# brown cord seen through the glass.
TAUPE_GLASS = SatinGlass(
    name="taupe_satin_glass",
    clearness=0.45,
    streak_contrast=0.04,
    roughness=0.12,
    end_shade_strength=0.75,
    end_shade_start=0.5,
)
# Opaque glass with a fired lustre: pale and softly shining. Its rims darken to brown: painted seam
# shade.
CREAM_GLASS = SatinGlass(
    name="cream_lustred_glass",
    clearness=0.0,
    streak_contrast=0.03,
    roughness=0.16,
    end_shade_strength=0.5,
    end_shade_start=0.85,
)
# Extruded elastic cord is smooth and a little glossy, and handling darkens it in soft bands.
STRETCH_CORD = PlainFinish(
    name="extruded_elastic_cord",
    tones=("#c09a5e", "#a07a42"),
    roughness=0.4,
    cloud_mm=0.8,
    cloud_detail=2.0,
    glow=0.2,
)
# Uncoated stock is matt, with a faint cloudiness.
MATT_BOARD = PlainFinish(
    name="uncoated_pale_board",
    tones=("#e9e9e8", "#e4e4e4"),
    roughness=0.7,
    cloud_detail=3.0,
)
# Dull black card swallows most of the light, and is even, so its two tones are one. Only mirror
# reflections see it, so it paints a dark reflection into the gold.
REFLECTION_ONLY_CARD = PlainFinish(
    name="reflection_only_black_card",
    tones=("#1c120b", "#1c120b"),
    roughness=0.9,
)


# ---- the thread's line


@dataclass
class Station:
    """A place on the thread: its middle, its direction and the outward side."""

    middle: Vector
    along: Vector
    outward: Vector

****

## THE REQUEST
All of the data needs to be printed once more, exactly.

## COMPLETE RESPONSE
# brown cord seen through the glass.
TAUPE_GLASS = SatinGlass(
    name="taupe_satin_glass",
    clearness=0.45,
    streak_contrast=0.04,
    roughness=0.12,
    end_shade_strength=0.75,
    end_shade_start=0.5,
)
# Opaque glass with a fired lustre: pale and softly shining. Its rims darken to brown: painted seam
# shade.
CREAM_GLASS = SatinGlass(
    name="cream_lustred_glass",
    clearness=0.0,
    streak_contrast=0.03,
    roughness=0.16,
    end_shade_strength=0.5,
    end_shade_start=0.85,
)
# Extruded elastic cord is smooth and a little glossy, and handling darkens it in soft bands.
STRETCH_CORD = PlainFinish(
    name="extruded_elastic_cord",
    tones=("#c09a5e", "#a07a42"),
    roughness=0.4,
    cloud_mm=0.8,
    cloud_detail=2.0,
    glow=0.2,
)
# Uncoated stock is matt, with a faint cloudiness.
MATT_BOARD = PlainFinish(
    name="uncoated_pale_board",
    tones=("#e9e9e8", "#e4e4e4"),
    roughness=0.7,
    cloud_detail=3.0,
)
# Dull black card swallows most of the light, and is even, so its two tones are one. Only mirror
# reflections see it, so it paints a dark reflection into the gold.
REFLECTION_ONLY_CARD = PlainFinish(
    name="reflection_only_black_card",
    tones=("#1c120b", "#1c120b"),
    roughness=0.9,
)


# ---- the thread's line


@dataclass
class Station:
    """A place on the thread: its middle, its direction and the outward side."""

    middle: Vector
    along: Vector
    outward: Vector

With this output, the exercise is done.